I had an interesting weekend. There was a buddy of mine from High School who came into Chicago for a friend's wedding, and I decided to head downtown on Saturday to hang out with him. He's a guy I've known for a very long time, but we haven't talked much in recent years. Today he works as a lobbyist in Austin, Texas, involved in real estate issues. He went to Law school . . . real smart guy.

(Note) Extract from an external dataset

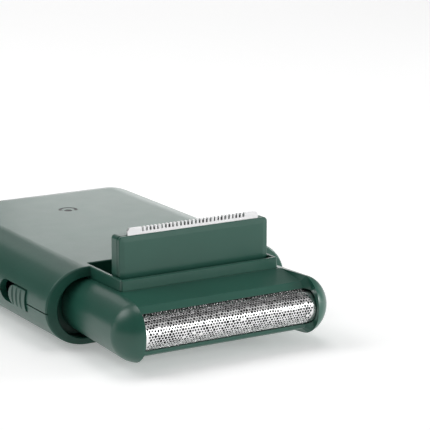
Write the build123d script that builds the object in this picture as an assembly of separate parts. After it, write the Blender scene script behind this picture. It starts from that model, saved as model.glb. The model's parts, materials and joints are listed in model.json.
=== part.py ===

I've also known for awhile that he wasn't a Christian. In fact when we were in college, he was at the University of Texas and I was at Texas A&M, and we were both on that sorta anti-establishment, "screw the church" journey and we spoke about that often. God got ahold of my life my junior year of college, but my friend continued his path, which eventually led him into atheism and now a sort of agnostic/deism. We've talked some over the years, I've prayed for him often (at some points in a judgmental way, and at other points just as a friend that I love . . . that's been part of my own spiritual journey). But it's been at least 4 or 5 years since we've talked.
Now, given my background, and my own pretty moderate views when it comes to politics and culture, I feel I can generally hang with a liberal and democratic crowd. But it was very interesting to note the reaction I recieved from just about all of those folks when they asked me what I did for a living. "Well, I'm starting a church in a suburb of Chicago." Icy winds through there did blow. . . . I generally hate that question anyway. After dropping the Pastor-bomb, conversation gets alittle awkward. But this was different. It was like I had just punched Rosa Parks in the face.
The next day, I was talking to my buddy about it, and we had a great discussion about the negative perception among many young, politically engaged people with respect to the church. Of course, the relationship between evangelicals and the Republican Party has long been chroncicled by the news media and every Southern Baptist to grace an altar call in the past 3 decades. But the decided changes among younger evangelicals in their political loyalties have not recieved as much attention in recent years. The emerging church, which has topped evangelical news for the past decade, and which has challenged many of those politically loyal ruts, is still a completely foreign concept to my friends from Austin. To them, the church is still a place of judgment and callous dismissal of the things they care most deeply about. All churches are alike in their opinions, and they'd rather LACK a relationship with God than gain a relationship with a Christian.
But there is that sense of longing there. As we sat for lunch yesterday, my friend told me "When I'm around you, I start to realize how much of a spiritual void I have in my life, and I think my friends have the same void in their lives too." I took that as a compliment (whether he meant it as one or not). But it also made me sad that the political baggage that the church has taken upon itself in the past thirty years has created an enormous barrier that will be very difficult for my friend to overcome. We've made ourselves impotent in our ability to help certain people know God because when they look at the church they see Jerry Falwell, Pat Robertson, and every Hell-fire and brimstone preacher they ever had to suffer through as a child INSTEAD OF Jesus. I'm so happy that more, younger, Evangelicals have begun to understand the damage that has been done and I'm so happy that they have begun to correct it by shedding that politically charged reputation.
I just wish we could somehow speak to my friend, and his friends in Austin, and the millions of people like them, to repent of our sins and let them know that we care about the stuff they care for, and that God loves them and wants them to know him.